* _Aim_: Extract all lines in the data that contain the word "Blender".

· · · · · · ·

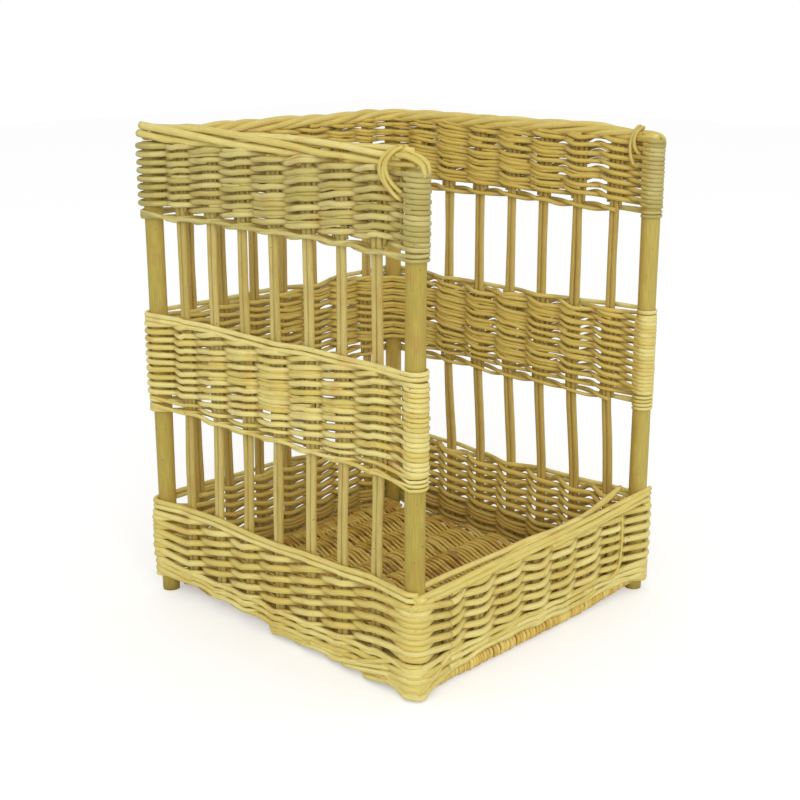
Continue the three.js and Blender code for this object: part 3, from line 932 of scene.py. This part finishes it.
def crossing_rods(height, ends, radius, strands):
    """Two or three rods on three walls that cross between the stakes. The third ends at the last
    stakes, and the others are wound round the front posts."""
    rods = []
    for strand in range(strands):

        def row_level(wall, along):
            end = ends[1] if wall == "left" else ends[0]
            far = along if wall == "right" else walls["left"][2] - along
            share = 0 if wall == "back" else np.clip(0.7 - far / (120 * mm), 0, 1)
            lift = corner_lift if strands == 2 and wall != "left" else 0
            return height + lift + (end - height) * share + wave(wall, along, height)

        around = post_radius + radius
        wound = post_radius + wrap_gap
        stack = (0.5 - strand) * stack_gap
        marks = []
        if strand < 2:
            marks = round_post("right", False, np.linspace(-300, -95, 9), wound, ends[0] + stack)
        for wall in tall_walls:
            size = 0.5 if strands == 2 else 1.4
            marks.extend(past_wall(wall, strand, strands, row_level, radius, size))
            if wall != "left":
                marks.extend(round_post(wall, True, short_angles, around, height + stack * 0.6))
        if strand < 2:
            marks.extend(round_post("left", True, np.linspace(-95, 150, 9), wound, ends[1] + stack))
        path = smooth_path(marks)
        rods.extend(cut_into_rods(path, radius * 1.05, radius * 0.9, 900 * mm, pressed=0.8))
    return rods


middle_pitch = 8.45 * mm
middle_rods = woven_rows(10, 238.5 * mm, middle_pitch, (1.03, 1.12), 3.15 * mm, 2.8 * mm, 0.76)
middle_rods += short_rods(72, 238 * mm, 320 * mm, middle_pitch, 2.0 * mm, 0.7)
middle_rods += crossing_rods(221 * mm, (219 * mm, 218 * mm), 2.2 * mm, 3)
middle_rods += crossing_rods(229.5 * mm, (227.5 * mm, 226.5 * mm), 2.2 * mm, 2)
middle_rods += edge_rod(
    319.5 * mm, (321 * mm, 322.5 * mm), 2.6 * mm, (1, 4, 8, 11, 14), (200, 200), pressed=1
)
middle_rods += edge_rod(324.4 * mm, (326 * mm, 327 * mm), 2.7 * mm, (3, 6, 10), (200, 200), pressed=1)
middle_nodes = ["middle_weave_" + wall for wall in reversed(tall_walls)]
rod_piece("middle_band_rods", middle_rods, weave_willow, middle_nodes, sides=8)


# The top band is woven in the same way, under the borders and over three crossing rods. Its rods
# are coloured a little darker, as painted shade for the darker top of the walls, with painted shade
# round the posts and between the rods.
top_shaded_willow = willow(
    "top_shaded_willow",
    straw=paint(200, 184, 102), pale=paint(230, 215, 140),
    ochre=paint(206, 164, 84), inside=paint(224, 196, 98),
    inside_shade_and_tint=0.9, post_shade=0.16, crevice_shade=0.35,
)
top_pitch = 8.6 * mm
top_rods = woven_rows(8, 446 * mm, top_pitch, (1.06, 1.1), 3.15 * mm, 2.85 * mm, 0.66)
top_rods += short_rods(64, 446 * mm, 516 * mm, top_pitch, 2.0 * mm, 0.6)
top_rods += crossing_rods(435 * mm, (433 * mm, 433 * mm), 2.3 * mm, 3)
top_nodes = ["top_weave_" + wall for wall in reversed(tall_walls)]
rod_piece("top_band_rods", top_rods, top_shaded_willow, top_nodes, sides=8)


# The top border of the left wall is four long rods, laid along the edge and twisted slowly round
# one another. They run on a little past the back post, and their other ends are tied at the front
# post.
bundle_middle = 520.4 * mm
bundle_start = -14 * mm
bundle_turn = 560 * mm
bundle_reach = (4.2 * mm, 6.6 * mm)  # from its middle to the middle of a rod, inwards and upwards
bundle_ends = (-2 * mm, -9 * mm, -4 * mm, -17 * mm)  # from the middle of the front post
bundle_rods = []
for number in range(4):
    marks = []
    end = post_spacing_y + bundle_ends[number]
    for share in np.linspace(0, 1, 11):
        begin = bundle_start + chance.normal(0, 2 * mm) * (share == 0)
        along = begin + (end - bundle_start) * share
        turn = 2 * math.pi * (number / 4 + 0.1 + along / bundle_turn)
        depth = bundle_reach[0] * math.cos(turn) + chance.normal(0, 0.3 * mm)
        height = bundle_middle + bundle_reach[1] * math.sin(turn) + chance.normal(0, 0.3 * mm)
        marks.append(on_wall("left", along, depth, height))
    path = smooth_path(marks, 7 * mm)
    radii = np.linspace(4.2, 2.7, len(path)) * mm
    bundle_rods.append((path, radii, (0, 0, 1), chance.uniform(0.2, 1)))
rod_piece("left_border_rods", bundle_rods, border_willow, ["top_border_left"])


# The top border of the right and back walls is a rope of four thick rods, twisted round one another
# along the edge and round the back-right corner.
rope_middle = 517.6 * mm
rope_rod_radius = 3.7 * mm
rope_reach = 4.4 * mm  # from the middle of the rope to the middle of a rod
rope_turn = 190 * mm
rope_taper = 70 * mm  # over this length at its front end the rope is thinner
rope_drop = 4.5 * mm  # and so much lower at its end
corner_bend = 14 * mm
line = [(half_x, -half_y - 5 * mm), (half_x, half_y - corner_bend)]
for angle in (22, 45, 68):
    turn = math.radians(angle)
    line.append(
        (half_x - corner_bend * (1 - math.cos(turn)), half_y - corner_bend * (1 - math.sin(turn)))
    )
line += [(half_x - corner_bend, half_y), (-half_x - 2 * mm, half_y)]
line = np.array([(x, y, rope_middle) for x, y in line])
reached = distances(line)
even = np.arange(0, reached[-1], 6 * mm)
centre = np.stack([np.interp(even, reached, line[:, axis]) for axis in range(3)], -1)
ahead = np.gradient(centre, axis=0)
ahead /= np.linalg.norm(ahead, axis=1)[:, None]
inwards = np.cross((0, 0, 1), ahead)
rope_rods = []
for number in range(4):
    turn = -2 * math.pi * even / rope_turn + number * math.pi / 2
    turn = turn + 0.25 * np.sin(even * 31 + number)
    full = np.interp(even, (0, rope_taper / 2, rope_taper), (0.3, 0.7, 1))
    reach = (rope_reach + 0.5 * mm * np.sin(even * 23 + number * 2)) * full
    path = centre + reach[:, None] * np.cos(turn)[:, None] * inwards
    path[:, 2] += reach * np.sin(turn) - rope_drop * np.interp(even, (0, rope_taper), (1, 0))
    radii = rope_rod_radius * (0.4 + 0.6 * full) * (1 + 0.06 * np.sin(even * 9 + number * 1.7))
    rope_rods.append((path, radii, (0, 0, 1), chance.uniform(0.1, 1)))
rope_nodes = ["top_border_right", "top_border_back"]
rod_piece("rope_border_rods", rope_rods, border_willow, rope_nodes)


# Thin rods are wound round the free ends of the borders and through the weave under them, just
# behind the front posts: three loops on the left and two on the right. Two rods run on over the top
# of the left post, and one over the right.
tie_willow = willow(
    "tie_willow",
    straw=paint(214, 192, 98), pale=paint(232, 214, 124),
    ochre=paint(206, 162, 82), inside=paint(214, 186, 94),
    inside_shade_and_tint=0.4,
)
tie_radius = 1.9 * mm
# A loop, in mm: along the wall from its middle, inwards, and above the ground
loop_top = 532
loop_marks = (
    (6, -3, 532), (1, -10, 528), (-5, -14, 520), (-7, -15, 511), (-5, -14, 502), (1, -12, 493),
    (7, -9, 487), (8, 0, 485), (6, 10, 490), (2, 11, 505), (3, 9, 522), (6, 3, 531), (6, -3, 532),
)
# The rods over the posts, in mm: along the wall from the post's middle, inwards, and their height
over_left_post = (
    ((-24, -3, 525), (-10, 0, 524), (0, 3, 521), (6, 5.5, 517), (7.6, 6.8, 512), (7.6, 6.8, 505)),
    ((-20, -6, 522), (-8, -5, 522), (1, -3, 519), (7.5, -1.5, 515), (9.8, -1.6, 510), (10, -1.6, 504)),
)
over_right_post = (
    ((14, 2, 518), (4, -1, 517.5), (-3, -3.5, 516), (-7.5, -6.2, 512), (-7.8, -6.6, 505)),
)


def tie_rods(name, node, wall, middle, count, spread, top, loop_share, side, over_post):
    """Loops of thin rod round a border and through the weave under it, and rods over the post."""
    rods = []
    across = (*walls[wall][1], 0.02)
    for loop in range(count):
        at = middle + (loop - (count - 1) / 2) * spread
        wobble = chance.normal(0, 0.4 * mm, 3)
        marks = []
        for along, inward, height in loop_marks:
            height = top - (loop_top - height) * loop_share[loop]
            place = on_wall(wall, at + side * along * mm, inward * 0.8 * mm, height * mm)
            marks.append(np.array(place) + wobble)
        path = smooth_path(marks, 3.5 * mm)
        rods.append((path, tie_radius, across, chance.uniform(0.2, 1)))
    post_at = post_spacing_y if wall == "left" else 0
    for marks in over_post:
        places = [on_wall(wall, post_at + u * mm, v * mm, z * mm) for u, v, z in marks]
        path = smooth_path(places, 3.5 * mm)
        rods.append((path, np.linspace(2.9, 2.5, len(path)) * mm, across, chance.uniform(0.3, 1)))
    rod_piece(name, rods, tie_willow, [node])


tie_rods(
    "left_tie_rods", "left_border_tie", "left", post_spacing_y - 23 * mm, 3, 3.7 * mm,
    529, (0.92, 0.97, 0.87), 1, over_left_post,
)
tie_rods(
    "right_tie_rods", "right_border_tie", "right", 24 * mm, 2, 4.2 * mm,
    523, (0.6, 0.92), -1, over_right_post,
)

· · · · · · ·

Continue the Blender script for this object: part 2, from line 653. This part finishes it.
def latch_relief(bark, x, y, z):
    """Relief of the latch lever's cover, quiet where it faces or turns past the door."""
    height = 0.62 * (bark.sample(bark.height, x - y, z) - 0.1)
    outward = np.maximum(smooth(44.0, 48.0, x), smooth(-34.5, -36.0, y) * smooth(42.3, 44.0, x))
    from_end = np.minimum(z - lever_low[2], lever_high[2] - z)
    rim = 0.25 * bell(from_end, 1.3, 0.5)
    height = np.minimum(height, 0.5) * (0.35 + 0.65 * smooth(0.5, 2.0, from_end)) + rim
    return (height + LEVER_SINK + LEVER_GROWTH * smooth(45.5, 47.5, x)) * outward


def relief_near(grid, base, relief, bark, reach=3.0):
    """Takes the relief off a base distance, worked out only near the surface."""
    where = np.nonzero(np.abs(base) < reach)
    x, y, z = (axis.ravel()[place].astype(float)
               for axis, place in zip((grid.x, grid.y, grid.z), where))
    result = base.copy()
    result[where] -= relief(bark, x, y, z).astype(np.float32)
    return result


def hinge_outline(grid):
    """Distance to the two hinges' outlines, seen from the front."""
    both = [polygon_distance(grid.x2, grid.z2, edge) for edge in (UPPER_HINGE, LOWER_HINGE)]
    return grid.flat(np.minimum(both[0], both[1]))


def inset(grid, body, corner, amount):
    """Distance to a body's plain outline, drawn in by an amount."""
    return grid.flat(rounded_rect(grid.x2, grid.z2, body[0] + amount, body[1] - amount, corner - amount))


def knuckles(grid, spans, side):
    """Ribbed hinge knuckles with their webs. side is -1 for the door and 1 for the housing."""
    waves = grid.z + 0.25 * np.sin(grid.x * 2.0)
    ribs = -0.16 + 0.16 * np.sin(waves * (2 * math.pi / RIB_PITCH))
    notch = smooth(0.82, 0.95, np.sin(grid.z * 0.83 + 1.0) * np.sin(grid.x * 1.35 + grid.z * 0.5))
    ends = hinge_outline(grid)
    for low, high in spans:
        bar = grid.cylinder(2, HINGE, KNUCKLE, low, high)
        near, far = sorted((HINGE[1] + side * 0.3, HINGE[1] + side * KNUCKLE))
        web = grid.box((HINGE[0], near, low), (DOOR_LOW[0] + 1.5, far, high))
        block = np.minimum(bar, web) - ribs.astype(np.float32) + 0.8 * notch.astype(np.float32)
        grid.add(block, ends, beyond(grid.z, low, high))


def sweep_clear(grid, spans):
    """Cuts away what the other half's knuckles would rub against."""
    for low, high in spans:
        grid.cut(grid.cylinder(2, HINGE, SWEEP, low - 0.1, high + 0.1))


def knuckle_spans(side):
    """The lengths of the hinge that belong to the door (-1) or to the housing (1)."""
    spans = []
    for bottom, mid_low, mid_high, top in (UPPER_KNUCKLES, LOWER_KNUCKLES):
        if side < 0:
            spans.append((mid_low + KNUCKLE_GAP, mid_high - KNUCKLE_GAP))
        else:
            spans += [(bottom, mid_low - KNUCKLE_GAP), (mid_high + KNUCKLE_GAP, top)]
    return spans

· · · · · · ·

* _Answer to this exercise_:
Continue the three.js and Blender code for this object: part 3, from line 932 of scene.py. This part finishes it.
Continue the Blender script for this object: part 2, from line 653. This part finishes it.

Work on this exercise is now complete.